Extract all lines containing "Blender".

▸ EXTRACTED INFORMATION
***

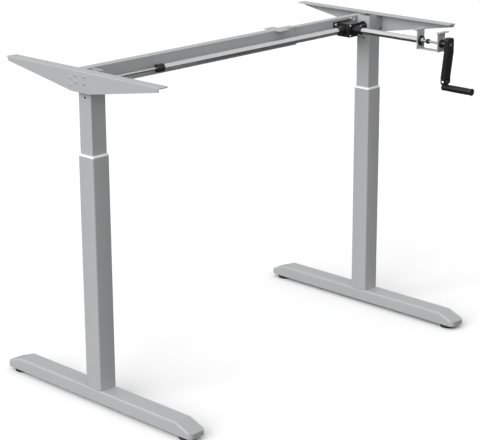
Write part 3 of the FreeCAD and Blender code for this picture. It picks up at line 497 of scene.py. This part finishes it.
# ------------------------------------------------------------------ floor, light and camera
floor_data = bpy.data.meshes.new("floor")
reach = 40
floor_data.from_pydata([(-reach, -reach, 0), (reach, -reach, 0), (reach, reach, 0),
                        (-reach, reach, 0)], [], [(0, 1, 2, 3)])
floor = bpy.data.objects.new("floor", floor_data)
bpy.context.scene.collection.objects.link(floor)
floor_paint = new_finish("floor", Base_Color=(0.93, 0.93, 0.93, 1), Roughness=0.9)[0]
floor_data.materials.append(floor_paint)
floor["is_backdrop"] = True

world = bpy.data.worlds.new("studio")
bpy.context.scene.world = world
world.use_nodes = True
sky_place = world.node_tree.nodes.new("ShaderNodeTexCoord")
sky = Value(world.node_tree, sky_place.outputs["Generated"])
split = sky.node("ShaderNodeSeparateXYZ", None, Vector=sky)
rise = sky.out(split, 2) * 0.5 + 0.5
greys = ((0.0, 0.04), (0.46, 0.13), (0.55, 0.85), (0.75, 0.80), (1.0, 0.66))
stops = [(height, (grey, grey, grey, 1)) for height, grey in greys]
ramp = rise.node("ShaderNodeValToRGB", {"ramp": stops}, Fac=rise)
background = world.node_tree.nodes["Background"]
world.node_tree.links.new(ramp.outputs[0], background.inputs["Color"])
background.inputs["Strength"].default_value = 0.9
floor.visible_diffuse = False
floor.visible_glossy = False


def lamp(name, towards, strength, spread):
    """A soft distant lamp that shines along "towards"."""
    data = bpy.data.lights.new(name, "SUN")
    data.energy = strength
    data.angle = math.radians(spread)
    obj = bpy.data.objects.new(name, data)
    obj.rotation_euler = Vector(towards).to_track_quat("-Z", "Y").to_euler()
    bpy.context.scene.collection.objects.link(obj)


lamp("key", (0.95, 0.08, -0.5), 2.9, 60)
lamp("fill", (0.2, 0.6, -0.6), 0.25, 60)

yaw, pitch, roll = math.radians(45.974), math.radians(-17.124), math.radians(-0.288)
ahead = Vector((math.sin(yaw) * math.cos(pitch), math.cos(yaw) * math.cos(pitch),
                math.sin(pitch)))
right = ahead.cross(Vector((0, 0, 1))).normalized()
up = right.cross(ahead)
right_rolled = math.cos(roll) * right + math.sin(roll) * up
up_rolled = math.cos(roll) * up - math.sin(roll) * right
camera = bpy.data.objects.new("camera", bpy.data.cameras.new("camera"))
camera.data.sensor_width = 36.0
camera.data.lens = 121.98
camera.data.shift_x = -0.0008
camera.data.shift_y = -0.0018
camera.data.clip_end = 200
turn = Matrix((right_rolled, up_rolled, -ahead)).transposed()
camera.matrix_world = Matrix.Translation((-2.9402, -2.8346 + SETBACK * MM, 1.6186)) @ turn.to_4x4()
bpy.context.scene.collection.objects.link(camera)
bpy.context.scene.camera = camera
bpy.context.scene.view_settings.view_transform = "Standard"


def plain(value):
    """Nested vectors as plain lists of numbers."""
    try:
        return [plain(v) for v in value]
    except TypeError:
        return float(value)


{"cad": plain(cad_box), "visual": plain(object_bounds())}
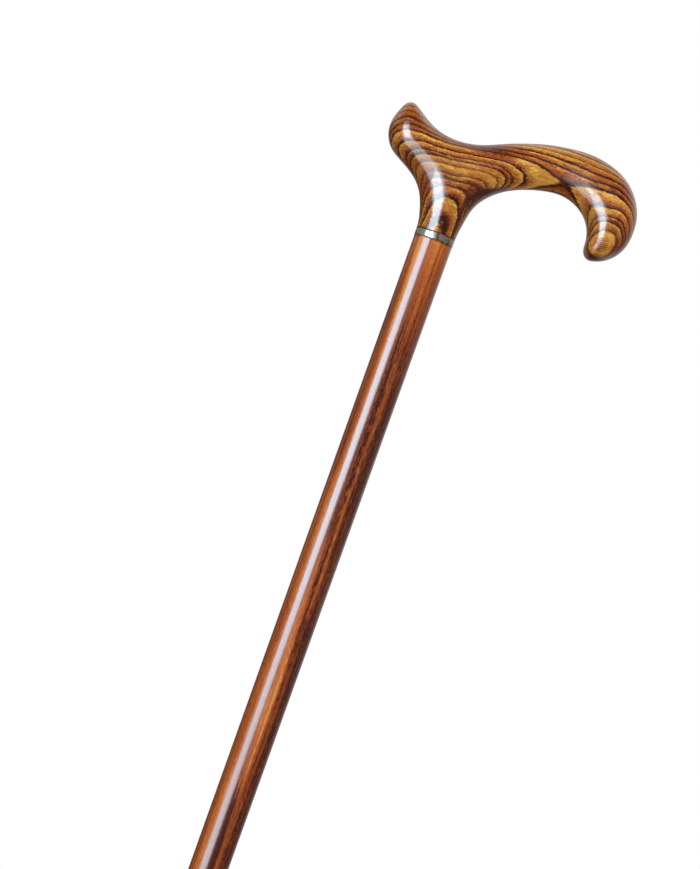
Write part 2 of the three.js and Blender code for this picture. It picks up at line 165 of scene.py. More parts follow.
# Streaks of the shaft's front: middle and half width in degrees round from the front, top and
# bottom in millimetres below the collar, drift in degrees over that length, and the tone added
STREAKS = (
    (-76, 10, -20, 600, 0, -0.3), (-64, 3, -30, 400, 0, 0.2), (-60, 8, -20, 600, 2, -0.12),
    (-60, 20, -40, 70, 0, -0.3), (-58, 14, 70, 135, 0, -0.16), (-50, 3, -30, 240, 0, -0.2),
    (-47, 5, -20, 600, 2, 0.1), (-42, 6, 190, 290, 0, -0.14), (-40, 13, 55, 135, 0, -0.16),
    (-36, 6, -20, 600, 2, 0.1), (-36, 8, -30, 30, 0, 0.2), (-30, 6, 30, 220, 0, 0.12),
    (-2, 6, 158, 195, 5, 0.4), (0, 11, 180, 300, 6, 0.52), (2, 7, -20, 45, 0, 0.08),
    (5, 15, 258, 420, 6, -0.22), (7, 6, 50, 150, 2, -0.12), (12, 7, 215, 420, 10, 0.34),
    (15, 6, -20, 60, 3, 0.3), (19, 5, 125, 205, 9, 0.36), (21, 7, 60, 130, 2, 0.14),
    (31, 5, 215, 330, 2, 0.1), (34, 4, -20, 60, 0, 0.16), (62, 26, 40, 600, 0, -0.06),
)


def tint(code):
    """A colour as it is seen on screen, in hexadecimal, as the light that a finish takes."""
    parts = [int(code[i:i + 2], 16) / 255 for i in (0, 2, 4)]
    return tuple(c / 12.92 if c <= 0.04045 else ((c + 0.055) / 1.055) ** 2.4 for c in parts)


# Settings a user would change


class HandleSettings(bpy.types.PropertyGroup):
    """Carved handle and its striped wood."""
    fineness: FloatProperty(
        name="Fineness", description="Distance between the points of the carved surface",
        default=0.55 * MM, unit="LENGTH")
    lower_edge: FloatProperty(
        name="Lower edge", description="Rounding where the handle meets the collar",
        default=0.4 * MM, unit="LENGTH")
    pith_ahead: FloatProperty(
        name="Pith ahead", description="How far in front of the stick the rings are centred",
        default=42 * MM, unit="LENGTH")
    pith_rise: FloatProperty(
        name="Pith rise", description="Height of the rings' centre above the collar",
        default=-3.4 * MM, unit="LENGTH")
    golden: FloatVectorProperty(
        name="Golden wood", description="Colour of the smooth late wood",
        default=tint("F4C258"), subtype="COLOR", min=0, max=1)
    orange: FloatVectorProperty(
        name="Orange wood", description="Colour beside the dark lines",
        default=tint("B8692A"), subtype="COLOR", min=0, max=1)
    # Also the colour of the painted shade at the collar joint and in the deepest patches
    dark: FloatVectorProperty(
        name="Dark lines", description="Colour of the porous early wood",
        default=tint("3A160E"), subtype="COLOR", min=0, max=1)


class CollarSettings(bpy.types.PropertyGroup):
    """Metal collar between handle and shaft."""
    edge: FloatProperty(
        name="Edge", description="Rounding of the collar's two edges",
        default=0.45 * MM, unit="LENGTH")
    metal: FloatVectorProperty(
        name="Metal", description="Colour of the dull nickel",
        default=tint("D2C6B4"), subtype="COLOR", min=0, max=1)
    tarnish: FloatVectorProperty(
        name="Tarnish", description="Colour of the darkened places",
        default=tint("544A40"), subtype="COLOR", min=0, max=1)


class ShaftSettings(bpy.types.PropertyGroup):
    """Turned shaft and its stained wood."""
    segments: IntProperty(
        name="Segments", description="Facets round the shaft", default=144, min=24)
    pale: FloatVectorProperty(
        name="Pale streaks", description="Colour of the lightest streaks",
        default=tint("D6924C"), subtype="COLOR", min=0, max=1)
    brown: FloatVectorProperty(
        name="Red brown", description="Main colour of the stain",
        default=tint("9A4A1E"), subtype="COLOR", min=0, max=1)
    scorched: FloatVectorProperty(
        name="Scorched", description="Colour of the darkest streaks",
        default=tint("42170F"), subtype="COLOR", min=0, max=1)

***

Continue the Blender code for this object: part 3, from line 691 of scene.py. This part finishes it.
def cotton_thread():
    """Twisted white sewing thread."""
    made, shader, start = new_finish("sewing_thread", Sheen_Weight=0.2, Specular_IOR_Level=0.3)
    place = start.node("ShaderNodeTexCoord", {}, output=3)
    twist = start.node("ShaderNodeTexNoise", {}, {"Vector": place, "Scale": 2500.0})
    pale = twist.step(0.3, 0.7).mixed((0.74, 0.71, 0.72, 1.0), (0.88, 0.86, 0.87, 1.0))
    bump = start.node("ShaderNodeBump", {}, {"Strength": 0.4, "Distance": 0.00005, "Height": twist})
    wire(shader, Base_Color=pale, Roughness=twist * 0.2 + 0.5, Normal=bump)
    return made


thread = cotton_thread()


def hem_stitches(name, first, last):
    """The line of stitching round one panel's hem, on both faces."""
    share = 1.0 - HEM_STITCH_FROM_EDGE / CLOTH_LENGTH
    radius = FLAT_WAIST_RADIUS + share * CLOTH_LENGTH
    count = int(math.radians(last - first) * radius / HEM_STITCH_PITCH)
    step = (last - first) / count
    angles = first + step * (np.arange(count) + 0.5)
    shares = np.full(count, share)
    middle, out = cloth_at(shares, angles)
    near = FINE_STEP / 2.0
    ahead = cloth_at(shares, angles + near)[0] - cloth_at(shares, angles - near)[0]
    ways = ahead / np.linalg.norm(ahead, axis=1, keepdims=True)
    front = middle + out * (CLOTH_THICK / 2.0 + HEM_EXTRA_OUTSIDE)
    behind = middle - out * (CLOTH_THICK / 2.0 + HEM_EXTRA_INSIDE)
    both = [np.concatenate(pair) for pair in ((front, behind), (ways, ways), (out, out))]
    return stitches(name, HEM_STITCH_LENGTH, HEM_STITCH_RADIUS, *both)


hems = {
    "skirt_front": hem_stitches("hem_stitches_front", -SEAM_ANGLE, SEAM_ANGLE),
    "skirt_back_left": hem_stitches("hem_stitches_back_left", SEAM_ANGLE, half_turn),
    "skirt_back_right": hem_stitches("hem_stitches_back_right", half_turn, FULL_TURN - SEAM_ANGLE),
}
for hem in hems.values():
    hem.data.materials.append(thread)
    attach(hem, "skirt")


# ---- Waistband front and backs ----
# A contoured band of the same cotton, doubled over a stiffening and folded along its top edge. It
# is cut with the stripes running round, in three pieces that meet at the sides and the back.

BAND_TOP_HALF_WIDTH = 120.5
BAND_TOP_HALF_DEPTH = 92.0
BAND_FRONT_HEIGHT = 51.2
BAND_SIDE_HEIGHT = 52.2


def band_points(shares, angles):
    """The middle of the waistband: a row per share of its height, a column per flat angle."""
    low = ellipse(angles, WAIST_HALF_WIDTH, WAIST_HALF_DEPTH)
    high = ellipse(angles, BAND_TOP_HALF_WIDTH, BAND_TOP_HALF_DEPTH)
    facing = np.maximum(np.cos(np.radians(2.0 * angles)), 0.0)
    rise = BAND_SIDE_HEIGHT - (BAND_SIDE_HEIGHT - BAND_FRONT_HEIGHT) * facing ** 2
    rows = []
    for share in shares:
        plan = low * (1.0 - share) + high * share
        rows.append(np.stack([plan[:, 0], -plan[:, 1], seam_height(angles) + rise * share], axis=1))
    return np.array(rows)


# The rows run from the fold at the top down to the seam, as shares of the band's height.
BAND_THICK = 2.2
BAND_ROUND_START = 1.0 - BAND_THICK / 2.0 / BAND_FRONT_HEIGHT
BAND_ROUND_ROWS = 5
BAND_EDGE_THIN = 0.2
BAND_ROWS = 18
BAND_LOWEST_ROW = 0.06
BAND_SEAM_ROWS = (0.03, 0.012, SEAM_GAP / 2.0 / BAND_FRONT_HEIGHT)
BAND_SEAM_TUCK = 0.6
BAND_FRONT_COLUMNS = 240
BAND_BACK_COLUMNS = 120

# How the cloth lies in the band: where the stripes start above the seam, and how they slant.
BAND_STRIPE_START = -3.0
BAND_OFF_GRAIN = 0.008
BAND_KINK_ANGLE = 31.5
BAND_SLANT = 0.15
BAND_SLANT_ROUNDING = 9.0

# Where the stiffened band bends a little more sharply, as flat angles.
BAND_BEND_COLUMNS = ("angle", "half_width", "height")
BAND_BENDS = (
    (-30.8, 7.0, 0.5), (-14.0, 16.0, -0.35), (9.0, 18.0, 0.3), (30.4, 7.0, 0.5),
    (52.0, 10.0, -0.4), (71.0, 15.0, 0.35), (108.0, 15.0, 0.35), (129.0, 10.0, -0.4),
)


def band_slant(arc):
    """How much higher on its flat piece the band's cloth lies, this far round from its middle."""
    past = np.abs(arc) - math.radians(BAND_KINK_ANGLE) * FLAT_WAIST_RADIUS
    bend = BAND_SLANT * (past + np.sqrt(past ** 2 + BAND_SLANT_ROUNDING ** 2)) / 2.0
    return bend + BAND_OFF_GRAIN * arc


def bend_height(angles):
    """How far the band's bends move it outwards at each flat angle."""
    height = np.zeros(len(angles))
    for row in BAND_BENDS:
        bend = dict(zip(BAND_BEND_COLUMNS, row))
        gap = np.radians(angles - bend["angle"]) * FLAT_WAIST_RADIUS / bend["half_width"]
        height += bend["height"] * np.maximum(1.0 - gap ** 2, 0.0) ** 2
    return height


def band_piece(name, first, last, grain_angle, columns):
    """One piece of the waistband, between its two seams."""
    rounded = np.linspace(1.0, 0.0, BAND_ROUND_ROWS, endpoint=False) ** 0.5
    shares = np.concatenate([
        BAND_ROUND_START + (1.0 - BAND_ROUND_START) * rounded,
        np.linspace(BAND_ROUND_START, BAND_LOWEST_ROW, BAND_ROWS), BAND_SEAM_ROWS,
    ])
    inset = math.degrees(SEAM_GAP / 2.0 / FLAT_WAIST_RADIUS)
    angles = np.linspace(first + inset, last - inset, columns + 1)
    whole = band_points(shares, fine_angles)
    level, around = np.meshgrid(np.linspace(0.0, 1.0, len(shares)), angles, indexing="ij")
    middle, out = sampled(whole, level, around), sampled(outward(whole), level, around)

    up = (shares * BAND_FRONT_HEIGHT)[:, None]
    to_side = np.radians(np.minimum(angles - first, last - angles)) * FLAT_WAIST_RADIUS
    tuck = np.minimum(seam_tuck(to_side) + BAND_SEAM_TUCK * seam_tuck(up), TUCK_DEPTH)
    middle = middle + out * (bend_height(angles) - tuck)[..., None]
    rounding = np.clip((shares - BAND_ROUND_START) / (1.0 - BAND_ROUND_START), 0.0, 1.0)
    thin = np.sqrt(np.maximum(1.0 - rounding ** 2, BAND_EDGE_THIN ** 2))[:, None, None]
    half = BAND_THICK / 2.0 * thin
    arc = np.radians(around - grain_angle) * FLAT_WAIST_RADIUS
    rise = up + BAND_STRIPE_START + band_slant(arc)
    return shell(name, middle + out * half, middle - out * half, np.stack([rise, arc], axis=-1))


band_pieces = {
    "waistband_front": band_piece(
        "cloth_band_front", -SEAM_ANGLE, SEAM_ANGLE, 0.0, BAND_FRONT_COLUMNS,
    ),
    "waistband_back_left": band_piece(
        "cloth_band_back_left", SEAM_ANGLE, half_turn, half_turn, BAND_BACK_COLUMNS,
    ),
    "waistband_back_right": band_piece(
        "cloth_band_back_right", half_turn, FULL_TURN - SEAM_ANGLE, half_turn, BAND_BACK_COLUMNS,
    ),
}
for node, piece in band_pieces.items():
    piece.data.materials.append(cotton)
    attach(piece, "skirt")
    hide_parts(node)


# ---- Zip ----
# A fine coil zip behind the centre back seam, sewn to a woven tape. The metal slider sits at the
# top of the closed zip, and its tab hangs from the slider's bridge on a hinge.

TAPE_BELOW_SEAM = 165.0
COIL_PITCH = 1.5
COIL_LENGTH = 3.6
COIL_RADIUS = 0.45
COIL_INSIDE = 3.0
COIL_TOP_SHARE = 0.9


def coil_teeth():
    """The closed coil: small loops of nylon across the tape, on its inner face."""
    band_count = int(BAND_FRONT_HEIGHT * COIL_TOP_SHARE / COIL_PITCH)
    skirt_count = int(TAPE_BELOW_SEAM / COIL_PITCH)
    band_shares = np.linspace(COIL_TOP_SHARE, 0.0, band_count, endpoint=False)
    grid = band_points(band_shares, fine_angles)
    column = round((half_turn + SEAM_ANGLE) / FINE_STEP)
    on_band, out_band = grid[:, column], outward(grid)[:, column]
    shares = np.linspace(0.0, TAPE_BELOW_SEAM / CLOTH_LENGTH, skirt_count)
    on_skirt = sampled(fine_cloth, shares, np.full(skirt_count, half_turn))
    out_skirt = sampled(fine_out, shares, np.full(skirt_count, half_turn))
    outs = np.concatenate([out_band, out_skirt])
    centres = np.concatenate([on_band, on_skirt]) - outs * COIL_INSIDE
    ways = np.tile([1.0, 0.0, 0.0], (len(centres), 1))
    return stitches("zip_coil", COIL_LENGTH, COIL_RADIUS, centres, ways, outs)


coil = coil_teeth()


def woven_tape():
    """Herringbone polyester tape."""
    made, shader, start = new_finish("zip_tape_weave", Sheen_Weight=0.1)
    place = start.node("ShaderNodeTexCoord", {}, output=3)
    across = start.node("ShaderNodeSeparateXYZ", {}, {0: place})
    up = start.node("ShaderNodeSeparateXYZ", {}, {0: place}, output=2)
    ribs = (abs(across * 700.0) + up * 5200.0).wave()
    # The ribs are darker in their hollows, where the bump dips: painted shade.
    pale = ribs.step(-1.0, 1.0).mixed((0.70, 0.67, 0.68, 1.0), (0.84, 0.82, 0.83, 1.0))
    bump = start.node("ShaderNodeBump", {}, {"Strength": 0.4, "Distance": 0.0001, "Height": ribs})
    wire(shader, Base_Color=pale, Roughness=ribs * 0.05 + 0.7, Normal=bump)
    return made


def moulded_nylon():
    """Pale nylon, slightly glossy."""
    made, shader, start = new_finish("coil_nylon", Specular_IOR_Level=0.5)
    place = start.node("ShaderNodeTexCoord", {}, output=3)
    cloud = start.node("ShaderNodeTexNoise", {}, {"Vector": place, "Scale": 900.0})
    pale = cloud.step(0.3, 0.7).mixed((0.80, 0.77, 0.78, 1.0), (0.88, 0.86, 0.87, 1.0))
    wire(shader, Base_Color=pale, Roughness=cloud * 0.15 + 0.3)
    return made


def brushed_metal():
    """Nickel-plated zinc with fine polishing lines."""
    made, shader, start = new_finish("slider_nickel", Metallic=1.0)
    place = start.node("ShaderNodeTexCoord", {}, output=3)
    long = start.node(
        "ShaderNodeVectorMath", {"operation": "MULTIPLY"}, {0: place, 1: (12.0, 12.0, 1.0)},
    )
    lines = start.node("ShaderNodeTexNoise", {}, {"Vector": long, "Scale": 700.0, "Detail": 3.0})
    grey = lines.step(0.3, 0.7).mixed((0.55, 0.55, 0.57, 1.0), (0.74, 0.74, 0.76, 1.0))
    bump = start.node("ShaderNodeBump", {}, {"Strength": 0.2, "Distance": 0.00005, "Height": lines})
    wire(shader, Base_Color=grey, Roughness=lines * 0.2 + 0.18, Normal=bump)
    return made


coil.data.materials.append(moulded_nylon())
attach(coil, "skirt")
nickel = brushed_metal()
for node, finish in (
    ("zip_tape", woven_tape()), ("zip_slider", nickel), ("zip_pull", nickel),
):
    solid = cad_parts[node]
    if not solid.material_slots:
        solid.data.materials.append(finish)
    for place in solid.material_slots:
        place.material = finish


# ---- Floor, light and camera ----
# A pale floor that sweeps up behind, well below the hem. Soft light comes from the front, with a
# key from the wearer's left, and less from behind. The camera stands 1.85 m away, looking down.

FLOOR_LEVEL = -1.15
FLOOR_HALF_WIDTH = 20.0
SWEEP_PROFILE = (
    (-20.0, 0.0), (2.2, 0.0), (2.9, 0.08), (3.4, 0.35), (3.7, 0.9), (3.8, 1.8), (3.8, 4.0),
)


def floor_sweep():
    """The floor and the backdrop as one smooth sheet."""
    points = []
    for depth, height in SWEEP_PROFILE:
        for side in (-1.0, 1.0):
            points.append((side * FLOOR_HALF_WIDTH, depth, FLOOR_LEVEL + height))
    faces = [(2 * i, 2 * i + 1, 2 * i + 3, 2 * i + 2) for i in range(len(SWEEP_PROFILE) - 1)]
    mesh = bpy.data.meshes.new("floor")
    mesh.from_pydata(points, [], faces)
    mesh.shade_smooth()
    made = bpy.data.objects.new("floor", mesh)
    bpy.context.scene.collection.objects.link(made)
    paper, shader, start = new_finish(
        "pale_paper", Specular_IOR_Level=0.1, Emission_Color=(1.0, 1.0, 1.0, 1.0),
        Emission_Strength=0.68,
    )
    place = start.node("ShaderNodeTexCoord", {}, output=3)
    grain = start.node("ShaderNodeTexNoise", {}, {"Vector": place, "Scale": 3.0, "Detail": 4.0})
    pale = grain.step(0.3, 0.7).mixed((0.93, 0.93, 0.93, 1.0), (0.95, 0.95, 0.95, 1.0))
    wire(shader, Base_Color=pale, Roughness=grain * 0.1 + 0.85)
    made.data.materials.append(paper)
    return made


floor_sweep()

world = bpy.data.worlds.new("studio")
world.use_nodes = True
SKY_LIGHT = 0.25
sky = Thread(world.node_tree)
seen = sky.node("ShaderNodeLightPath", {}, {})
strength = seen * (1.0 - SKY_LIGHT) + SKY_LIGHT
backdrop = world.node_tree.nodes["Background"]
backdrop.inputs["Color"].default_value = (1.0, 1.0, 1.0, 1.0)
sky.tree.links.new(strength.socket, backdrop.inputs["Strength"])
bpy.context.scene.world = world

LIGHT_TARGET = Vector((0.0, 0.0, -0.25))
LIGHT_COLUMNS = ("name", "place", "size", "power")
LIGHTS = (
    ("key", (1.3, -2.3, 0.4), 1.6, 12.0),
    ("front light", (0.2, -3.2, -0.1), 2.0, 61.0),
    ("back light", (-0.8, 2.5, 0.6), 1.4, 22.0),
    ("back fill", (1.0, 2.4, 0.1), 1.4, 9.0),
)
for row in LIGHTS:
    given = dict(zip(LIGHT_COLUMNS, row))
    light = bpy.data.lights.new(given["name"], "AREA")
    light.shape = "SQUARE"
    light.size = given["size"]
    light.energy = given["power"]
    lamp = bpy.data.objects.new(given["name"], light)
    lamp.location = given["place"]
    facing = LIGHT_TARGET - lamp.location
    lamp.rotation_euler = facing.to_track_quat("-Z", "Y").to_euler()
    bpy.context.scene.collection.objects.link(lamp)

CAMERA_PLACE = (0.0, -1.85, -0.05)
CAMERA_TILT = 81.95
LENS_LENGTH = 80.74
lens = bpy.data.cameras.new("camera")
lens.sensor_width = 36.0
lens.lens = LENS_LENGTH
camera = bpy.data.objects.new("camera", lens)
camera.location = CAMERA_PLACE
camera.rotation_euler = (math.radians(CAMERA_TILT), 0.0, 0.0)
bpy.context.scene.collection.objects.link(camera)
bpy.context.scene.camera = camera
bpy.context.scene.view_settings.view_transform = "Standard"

***

▸ CORRECT OUTPUT
Write part 3 of the FreeCAD and Blender code for this picture. It picks up at line 497 of scene.py. This part finishes it.
Write part 2 of the three.js and Blender code for this picture. It picks up at line 165 of scene.py. More parts follow.
Continue the Blender code for this object: part 3, from line 691 of scene.py. This part finishes it.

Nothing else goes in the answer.